En Florentina (2017), Muslip reconstruye la imagen de su abuela gallega y ofrece la crónica de la convivencia durante su niñez. Una vez más, Muslip lo hace sin atisbo de idealización o el más mínimo arrobamiento. De hecho, la voz que cuenta esta historia parece ser la de una especie de entomólogo que analiza el significado social y cultural que hay en las expresiones, los gestos y la fantasmagoría de meigas y demonios recurrentemente citados por su abuela. Una mujer exiliada —para que no moleste— al living kitsch de sus hijos con caprichos y aspiraciones de clase media venida a más, una mujer anclada en la Galicia rural de la que también fue expulsada, y en la que lo vegetal y animal parecían tener más entidad que las personas que transitan ese Buenos Aires falto no solo de verdes colinas sino del mínimo relieve espiritual. A partir de esos destierros y migraciones, sobre esa chatura, Muslip delinea apenas la figura de Florentina. Una figura escindida en varios puntos, irremediablemente incompleta: su larga trenza rubia cercenada, que Florentina debe vender apenas llega a Buenos Aires; la pérdida de los animales y plantas de Galicia que garantizaban el contacto inmediato con el alimento y la vida; la oportunidad de aprender a leer y escribir que le negó por ser mujer un «cura de mierda»; la muerte de un muchacho que en el recuerdo de su hermoso cuerpo de nadador de rías delataba algo de la sensualidad que habitaba esa mujer olvidada, recuperada por Muslip sin grandes cantos fúnebres, casi sin poder descubrir del todo qué hay detrás de tanto silencio.

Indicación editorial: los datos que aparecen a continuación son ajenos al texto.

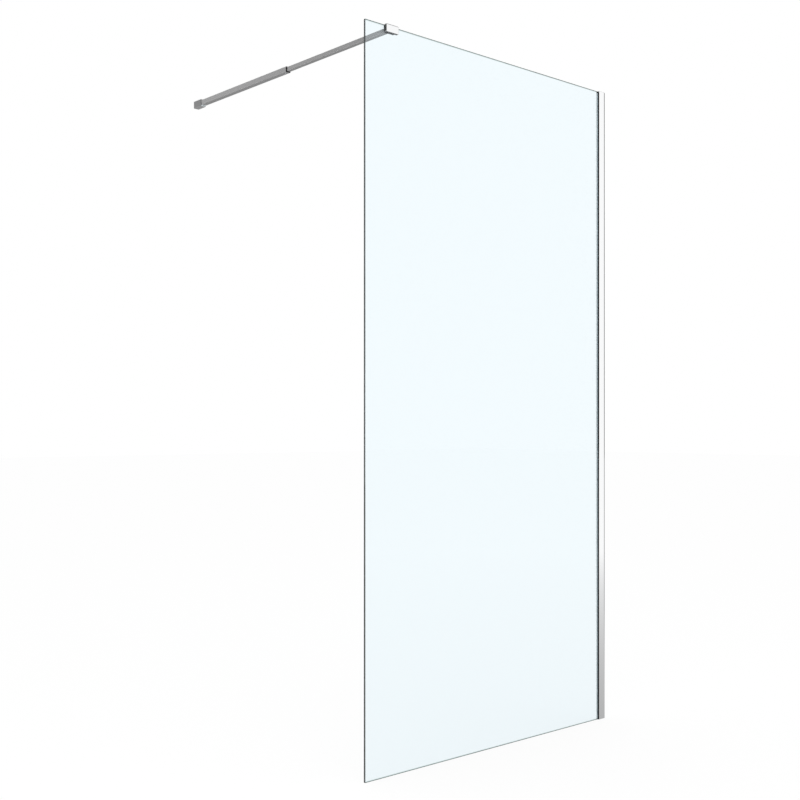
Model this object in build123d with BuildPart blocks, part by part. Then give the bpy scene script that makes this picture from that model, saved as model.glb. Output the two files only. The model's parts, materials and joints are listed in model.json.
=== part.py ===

También de inmigración y pérdidas está hecha la novela Avión (2015), pero en este caso el viaje se emprende en sentido contrario y los protagonistas son otros: los nietos de los inmigrantes como Florentina, los argentinos que intentaron escapar de las crisis económicas que asolaron su país durante la primera década del siglo XXI y que hacen decir al narrador que la «clase turista», en realidad, debería llamarse clase emigrante. La incomodidad de los asientos, los pocos pasajeros en el vuelo de regreso a Buenos Aires, la ominosa sensación de estar detenidos en la cabina del avión son algunos de los previsibles puntos de apoyo de un texto sobre un viaje en avión, pero que en el fluir de la memoria, una vez más Muslip da lugar a la sensualidad, a los personajes comunes que rodearon la infancia y la adolescencia. Porque de eso, en definitiva, está hecha la literatura de Muslip, de la pausada recuperación del pasado o de una ser querido a partir del modo en que acomodaba los pies al sentarse, de su forma de reír o insultar, de los pequeños detalles en apariencia intrascendentes pero que expuestos uno junto a otro no son más ni menos que la vida de una persona.